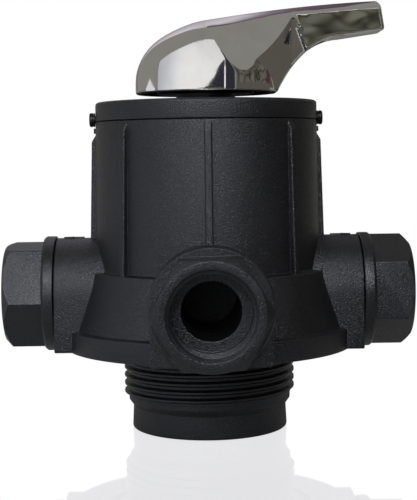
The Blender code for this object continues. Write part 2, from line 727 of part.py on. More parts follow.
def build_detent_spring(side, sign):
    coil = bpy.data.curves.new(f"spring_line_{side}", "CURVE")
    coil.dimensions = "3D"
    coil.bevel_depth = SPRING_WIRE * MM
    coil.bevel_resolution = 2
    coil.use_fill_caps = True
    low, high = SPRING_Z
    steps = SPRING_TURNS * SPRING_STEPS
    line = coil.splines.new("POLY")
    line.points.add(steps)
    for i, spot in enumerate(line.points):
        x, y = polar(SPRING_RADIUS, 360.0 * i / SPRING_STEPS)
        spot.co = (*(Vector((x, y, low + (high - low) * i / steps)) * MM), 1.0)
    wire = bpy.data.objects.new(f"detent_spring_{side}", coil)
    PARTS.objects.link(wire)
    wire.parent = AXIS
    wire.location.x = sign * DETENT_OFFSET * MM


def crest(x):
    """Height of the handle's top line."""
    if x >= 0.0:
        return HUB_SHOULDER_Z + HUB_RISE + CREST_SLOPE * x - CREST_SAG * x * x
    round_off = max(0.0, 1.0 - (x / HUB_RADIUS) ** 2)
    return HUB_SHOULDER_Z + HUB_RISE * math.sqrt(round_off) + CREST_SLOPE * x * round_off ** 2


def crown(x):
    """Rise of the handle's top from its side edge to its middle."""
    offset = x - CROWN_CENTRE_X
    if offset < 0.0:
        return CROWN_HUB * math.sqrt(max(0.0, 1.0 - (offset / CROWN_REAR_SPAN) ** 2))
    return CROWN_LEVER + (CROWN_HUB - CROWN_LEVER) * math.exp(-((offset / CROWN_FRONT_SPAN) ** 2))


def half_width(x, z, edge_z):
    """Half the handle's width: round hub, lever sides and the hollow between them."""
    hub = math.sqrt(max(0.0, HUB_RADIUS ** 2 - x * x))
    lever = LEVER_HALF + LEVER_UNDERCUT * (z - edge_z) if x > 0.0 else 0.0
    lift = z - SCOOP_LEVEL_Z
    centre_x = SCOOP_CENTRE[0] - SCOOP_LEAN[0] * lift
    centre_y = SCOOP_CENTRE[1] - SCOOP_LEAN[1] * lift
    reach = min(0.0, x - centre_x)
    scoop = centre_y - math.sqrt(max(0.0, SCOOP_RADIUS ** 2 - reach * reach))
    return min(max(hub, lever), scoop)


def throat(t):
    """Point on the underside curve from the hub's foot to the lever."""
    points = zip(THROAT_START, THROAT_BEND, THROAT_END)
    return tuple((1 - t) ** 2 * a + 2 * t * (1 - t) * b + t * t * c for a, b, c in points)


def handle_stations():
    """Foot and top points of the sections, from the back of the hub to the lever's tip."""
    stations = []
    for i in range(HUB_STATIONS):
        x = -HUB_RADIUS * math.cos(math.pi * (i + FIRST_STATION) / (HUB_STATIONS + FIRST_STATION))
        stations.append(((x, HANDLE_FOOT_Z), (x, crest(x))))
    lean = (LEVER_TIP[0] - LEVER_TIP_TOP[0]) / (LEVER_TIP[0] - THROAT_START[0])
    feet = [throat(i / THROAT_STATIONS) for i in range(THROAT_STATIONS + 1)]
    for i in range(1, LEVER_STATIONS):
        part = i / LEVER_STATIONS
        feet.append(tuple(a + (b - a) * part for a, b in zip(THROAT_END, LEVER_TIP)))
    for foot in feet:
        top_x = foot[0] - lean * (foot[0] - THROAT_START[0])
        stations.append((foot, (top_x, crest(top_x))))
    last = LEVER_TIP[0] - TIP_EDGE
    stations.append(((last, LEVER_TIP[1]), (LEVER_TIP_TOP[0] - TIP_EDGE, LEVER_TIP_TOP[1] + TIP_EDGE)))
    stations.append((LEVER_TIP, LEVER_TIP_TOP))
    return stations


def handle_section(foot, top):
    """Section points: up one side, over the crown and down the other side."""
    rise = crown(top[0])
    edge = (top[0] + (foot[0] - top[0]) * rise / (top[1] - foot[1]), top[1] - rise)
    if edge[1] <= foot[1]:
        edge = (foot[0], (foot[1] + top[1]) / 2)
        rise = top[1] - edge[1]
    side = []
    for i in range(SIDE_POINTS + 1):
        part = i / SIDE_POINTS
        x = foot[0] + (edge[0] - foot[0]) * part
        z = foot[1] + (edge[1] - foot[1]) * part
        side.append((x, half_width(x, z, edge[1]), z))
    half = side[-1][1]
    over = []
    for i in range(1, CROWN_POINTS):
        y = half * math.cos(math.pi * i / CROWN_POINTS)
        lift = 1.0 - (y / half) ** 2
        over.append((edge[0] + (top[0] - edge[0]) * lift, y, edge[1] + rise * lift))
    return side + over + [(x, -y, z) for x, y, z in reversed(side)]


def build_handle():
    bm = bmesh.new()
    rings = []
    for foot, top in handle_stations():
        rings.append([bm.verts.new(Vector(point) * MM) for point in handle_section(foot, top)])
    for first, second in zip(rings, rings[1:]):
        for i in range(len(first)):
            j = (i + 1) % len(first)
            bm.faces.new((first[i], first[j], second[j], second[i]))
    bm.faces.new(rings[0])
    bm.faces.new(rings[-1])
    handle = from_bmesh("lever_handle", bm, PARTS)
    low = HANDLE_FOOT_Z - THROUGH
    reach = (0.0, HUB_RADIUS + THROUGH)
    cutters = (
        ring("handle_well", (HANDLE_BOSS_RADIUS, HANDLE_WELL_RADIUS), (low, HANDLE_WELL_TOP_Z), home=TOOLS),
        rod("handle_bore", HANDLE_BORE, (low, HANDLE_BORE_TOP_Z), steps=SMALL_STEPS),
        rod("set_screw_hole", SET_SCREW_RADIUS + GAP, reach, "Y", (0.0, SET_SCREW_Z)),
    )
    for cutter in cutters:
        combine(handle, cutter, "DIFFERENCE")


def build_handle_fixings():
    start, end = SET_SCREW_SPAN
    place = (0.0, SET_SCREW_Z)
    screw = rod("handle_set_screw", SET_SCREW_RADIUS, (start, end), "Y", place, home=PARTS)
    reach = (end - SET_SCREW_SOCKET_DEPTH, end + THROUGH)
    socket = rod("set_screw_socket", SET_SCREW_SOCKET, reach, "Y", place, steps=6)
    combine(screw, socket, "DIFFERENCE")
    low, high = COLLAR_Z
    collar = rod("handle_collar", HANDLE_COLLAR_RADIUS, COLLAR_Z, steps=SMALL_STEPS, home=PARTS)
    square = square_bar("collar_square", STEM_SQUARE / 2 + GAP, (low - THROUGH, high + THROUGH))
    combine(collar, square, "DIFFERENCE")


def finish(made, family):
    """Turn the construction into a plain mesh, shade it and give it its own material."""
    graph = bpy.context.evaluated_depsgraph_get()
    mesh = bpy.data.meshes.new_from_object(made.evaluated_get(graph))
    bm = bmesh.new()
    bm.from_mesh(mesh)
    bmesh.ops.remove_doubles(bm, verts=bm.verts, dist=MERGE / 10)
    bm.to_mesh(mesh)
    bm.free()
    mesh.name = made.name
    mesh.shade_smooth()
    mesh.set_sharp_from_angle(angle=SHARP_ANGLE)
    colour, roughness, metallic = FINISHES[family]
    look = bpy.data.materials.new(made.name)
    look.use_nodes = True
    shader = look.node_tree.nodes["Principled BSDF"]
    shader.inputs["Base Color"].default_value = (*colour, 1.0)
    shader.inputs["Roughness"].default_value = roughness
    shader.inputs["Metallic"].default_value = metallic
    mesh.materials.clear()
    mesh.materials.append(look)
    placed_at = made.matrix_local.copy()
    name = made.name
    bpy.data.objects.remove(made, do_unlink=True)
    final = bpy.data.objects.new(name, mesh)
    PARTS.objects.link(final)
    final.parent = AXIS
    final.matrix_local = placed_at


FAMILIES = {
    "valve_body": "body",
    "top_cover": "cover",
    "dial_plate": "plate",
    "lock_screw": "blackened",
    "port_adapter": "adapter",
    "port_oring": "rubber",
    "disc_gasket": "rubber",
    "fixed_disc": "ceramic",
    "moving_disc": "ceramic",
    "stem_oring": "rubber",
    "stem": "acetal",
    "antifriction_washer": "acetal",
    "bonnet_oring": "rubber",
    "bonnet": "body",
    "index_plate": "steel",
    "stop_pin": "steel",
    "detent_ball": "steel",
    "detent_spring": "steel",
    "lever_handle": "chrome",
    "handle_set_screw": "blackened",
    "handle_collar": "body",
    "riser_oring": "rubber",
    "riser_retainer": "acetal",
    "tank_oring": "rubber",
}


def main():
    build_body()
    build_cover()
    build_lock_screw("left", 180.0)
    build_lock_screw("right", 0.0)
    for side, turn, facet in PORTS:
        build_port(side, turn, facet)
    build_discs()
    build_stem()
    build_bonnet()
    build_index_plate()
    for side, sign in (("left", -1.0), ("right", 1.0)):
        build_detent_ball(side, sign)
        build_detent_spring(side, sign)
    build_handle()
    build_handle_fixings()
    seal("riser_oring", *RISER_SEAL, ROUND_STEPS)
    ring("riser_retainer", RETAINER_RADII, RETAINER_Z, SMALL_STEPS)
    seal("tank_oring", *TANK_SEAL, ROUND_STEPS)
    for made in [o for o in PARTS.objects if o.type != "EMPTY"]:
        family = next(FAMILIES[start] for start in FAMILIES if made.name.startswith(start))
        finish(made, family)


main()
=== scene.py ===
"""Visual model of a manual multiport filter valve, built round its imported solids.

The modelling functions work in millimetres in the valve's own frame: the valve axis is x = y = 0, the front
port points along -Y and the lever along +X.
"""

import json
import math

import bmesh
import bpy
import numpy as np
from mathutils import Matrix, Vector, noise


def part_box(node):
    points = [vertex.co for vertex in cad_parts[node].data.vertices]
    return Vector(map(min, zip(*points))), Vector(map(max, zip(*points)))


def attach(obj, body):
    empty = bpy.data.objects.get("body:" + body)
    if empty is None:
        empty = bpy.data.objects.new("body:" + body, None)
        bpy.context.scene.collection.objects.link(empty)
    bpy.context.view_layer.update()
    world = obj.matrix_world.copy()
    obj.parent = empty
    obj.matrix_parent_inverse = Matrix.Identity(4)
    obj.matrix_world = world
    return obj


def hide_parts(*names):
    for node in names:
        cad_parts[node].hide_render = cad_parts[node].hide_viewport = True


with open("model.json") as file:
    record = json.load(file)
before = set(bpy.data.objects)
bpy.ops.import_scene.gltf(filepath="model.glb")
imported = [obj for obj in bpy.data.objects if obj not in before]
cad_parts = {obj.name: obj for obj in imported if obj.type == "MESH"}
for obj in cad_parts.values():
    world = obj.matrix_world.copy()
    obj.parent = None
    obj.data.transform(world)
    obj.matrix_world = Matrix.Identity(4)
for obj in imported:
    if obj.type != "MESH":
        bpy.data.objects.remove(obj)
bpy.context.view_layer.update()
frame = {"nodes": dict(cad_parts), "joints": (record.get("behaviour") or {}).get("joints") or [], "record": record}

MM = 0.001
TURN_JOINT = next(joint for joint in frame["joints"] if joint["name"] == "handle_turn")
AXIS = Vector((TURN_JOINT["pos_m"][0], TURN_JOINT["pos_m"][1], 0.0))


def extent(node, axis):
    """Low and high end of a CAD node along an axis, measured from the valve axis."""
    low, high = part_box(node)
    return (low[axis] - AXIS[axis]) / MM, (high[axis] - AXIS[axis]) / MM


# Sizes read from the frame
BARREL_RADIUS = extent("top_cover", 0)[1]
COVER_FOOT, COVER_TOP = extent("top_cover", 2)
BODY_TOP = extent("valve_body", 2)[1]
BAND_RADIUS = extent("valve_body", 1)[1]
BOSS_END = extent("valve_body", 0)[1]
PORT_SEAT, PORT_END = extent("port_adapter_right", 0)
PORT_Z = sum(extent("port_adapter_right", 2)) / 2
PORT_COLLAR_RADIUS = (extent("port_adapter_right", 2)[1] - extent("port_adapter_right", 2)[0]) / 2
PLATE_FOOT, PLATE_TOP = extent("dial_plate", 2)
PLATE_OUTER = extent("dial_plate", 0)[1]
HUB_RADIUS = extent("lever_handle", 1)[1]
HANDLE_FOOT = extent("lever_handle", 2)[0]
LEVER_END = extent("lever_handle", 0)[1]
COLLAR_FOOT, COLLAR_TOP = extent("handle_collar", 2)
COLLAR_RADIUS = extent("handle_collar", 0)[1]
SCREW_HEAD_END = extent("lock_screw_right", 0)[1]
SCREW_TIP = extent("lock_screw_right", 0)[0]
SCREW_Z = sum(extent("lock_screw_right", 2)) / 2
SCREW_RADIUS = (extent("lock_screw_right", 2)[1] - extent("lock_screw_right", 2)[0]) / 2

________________

-- Exercise --
Please return, exactly as they appear, the lines starting at the one that contains "for made in" and ending at the one that contains "if empty is".

-- Exercise response --
    for made in [o for o in PARTS.objects if o.type != "EMPTY"]:
        family = next(FAMILIES[start] for start in FAMILIES if made.name.startswith(start))
        finish(made, family)


main()
=== scene.py ===
"""Visual model of a manual multiport filter valve, built round its imported solids.

The modelling functions work in millimetres in the valve's own frame: the valve axis is x = y = 0, the front
port points along -Y and the lever along +X.
"""

import json
import math

import bmesh
import bpy
import numpy as np
from mathutils import Matrix, Vector, noise


def part_box(node):
    points = [vertex.co for vertex in cad_parts[node].data.vertices]
    return Vector(map(min, zip(*points))), Vector(map(max, zip(*points)))


def attach(obj, body):
    empty = bpy.data.objects.get("body:" + body)
    if empty is None:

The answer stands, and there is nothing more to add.